Black Lake is a reservoir located between Creston and Campti in North Louisiana. Water feeds into Black Lake from Black Lake Bayou, a watershed that extends from north of Gibsland in Bienville Parish and south to Clarence in Natchitoches Parish through the parishes of Claiborne, Webster, Bienville, Red River and Natchitoches. The elevation of the lake is 102 ft. Louisiana Highway 9 runs across Black Lake. On the west side of Highway 9 the body of water is called Black Lake — the east is called Clear Lake or Clear Lake Bayou. The Clear Lake side is near another body of water: Saline Lake. Between Clear Lake and Saline Lake is the Alan Chiverly Dam, constructed in 1934. Road 1226 also extends between the lakes. The full area of the Black Lake is 13,500 acres. Black Lake itself is shallow so in cold temperatures the fish head to Clear Lake and continue on towards Black Bayou as the weather gets colder so that in colder months the fish can be found only in deeper waters. Most of the crappie found at Black Lake are black crappie.

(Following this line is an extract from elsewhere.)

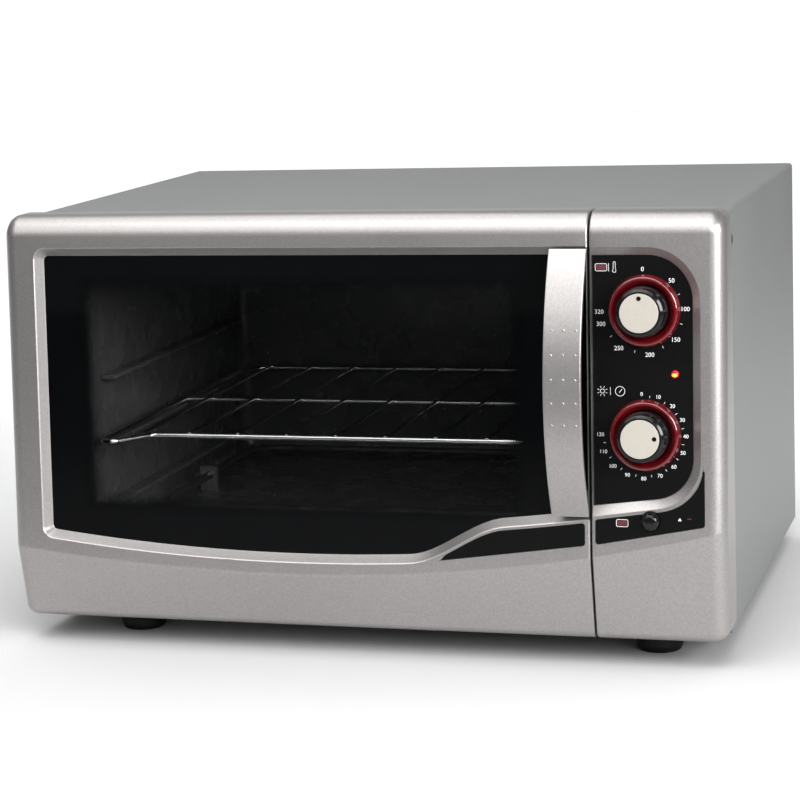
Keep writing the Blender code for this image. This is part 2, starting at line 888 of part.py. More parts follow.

Residents about Black Lake use the Campti and Clarence ZIP Codes, 71411 and 71414, respectively. They are zoned to Lakeview Junior/Senior High School. There are boat launches and campgrounds for fishing and boating. Bell's Camp, founded in 1936 by the late Albert and Eva Bell, is still operated by their daughter, Joy Bell Wimberly (born 1924). Nearby was a catfish and steak restaurant known as Sea and Sirloin, which opened in 1983.

==Landscape==
Black Lake is wide in some places such as at the Hwy 9 bridge and tight in other places because of the growth of cypress trees. There are channels cut into the lake that allow clearance for boats. Boats stay in the channels or risk grounding on tree stumps. The aquatic vegetation such as moss, seaweed and algae are visible at surface level.

==Geography==
The latitude and longitude coordinates for Black Lake are 31.9574, -93.0466 and the altitude is 102 feet (31 m).